■ SUPPLIED MATERIAL ■

● ● ● ● ●

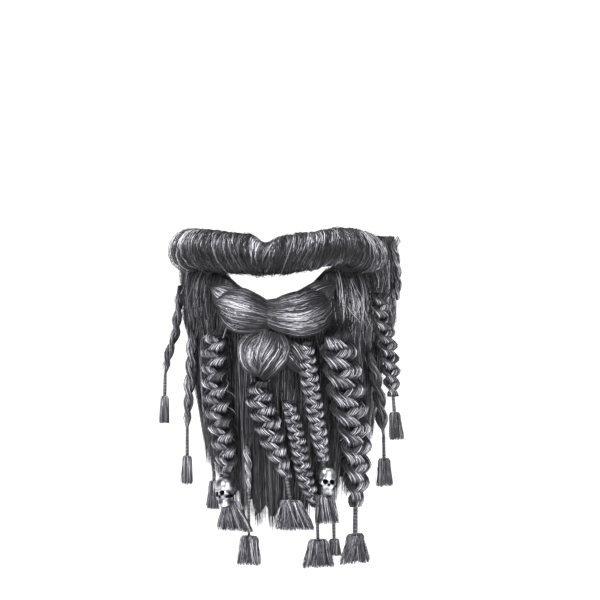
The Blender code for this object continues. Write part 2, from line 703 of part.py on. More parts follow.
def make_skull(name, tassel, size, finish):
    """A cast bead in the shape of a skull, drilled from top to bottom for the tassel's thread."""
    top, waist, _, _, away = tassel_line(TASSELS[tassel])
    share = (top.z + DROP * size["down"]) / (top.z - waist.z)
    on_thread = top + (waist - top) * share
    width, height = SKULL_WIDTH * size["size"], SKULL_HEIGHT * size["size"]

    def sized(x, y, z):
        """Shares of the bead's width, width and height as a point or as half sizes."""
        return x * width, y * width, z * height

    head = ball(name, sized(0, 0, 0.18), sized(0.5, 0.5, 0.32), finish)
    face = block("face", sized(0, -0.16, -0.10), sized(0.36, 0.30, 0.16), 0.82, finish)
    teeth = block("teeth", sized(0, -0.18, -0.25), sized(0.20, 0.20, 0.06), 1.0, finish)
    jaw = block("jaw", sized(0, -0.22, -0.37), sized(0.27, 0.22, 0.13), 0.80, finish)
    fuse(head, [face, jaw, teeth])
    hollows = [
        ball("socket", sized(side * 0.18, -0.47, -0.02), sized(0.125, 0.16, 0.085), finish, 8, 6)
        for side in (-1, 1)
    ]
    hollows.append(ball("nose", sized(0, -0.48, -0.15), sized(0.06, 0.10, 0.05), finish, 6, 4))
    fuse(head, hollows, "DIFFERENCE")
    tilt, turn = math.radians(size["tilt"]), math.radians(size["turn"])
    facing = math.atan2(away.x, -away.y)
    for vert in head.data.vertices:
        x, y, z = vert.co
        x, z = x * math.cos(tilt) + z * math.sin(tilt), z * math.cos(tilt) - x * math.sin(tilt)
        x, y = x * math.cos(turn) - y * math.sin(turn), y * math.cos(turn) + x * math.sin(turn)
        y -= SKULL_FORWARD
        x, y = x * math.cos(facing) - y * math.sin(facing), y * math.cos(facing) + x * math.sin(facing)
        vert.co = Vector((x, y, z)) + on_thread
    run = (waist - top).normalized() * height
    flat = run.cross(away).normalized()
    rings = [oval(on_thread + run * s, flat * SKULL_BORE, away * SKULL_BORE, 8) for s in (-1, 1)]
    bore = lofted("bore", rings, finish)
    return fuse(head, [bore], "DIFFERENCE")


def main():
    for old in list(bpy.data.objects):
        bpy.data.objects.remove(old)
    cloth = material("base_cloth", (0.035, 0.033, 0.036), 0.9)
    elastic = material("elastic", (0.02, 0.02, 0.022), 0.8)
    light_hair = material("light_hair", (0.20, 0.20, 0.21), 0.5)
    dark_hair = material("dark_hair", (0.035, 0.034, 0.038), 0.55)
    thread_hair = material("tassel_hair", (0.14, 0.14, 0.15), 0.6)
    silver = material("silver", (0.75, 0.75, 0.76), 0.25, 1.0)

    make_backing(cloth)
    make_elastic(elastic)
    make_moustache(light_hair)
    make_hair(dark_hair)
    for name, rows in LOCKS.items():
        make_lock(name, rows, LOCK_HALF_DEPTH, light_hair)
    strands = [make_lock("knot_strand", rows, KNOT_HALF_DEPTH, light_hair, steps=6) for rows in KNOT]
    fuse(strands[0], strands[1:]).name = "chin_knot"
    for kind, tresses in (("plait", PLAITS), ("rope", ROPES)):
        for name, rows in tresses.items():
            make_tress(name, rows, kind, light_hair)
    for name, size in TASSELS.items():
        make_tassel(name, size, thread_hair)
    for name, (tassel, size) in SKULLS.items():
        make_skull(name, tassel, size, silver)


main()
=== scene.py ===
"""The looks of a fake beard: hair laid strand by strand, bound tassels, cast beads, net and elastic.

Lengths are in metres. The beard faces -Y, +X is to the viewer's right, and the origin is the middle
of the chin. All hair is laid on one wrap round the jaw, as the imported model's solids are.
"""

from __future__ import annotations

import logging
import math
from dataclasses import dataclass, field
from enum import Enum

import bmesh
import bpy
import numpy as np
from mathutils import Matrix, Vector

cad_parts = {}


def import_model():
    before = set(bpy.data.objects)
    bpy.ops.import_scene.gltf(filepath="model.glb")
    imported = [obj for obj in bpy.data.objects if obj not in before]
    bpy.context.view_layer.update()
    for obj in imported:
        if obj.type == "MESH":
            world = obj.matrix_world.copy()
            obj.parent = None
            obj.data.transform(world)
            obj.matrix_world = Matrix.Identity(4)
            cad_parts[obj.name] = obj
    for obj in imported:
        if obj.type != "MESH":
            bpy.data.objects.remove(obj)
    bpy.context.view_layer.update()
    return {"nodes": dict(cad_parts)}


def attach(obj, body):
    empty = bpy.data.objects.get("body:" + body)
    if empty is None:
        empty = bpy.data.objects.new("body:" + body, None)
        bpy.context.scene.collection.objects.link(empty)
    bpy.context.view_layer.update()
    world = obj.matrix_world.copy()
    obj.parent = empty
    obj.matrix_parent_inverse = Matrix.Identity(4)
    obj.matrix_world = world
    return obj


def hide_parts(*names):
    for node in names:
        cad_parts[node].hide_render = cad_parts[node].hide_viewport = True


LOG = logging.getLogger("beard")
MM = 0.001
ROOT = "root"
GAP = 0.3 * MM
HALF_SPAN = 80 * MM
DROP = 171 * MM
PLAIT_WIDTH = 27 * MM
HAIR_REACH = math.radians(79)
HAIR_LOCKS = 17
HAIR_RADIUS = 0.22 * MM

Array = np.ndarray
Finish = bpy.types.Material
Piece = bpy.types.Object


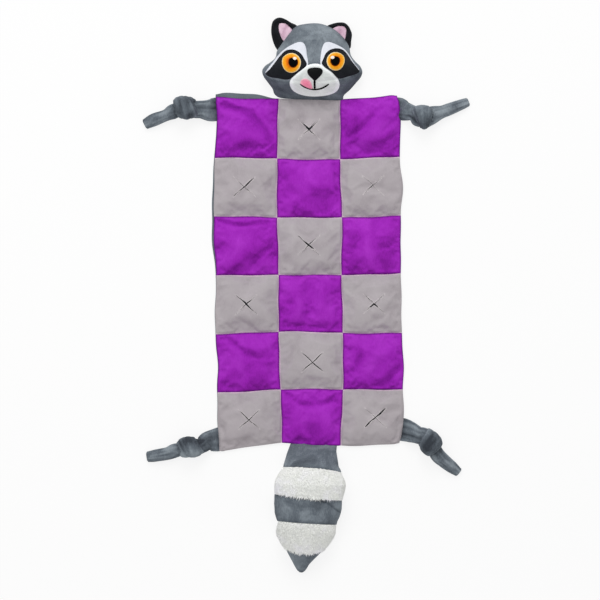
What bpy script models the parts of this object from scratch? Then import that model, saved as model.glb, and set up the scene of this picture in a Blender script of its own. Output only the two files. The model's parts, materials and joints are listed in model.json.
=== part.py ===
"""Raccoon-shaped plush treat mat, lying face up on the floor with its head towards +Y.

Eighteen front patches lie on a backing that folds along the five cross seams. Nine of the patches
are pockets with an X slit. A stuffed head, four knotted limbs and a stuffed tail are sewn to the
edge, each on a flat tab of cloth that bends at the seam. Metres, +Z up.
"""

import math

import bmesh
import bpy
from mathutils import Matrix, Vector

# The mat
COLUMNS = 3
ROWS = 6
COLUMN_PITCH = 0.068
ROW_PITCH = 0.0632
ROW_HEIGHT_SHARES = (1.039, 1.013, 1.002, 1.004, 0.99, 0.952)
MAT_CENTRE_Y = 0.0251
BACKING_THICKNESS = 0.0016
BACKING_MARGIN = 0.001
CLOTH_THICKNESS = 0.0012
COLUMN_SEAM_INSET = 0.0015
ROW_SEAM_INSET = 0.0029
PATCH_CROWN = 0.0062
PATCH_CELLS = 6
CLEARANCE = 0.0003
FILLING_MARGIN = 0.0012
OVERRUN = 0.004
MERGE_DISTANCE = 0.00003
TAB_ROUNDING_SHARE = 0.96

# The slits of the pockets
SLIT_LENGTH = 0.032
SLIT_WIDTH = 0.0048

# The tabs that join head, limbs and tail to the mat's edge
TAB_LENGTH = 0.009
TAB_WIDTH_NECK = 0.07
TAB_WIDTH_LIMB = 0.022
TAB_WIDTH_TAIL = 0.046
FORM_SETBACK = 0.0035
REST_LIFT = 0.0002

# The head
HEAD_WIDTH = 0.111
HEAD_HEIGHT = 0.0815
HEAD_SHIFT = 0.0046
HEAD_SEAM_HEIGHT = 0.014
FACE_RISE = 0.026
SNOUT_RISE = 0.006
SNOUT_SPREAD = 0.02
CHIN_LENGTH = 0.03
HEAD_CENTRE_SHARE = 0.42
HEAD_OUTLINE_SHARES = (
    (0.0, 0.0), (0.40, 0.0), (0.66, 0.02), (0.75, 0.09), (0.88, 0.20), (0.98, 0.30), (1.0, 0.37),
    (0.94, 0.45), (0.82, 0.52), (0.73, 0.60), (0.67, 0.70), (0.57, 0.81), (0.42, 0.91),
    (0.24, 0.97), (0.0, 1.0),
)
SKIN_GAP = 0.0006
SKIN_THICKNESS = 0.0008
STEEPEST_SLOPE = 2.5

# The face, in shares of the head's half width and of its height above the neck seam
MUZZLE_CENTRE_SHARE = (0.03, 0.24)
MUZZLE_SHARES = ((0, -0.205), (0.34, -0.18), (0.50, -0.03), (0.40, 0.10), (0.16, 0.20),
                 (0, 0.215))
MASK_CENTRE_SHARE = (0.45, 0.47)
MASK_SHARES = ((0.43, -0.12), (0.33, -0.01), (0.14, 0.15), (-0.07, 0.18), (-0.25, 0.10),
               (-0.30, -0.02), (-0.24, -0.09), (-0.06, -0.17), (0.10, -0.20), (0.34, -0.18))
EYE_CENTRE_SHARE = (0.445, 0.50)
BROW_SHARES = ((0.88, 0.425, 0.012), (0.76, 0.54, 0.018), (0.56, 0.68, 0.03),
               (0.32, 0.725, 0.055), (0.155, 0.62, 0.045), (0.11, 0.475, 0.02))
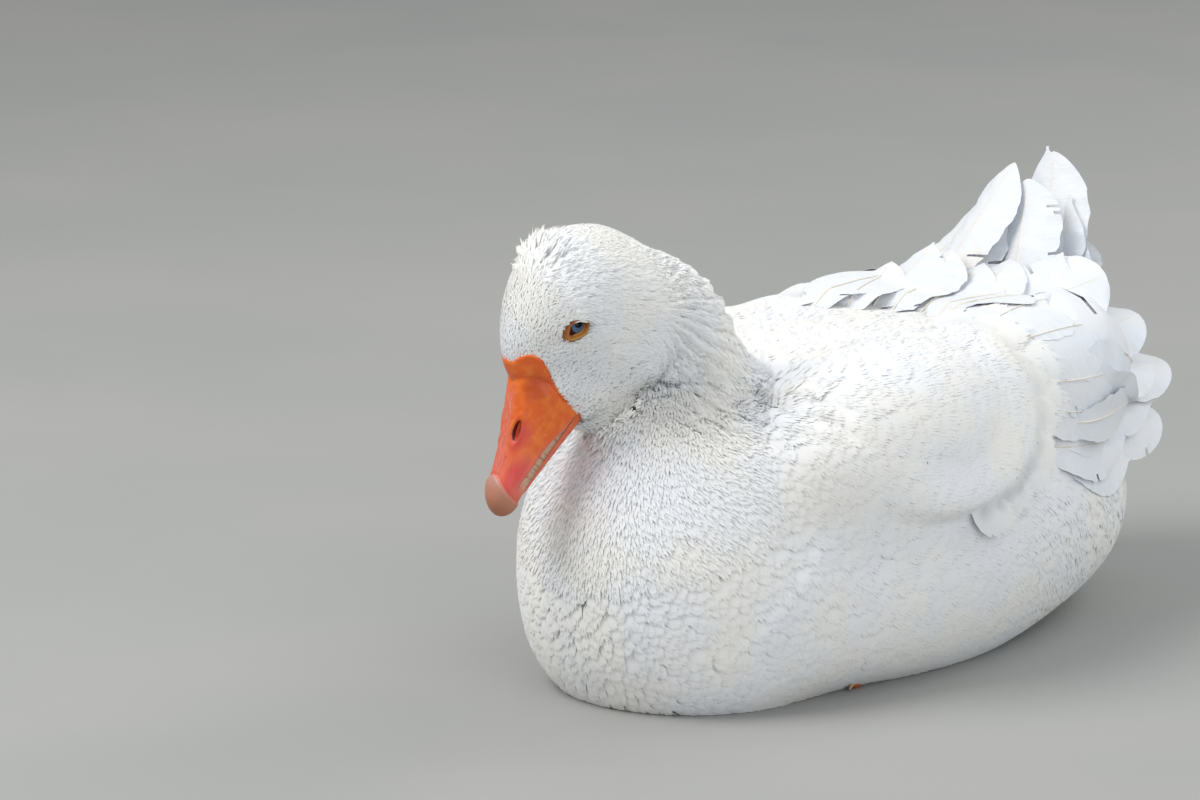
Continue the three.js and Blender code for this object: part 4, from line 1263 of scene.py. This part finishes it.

● ● ● ● ●

■ EXERCISE ■
Give back exactly the lines from the beginning of the records through the line containing "return x * width, y", and only those.

■ CORRECT RESPONSE ■
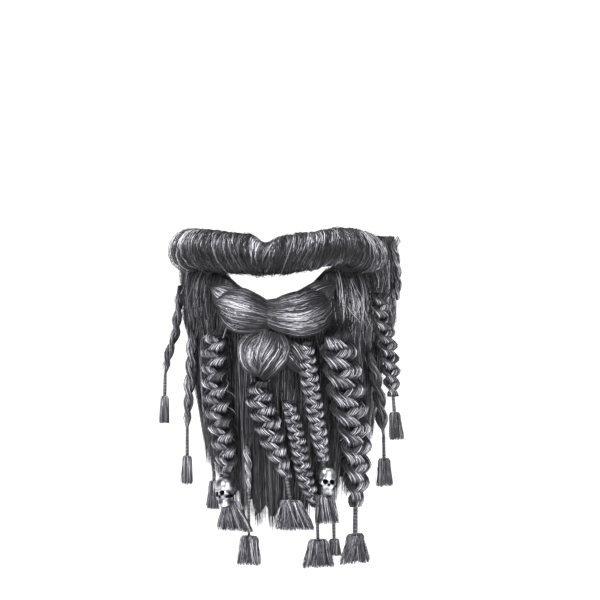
The Blender code for this object continues. Write part 2, from line 703 of part.py on. More parts follow.
def make_skull(name, tassel, size, finish):
    """A cast bead in the shape of a skull, drilled from top to bottom for the tassel's thread."""
    top, waist, _, _, away = tassel_line(TASSELS[tassel])
    share = (top.z + DROP * size["down"]) / (top.z - waist.z)
    on_thread = top + (waist - top) * share
    width, height = SKULL_WIDTH * size["size"], SKULL_HEIGHT * size["size"]

    def sized(x, y, z):
        """Shares of the bead's width, width and height as a point or as half sizes."""
        return x * width, y * width, z * height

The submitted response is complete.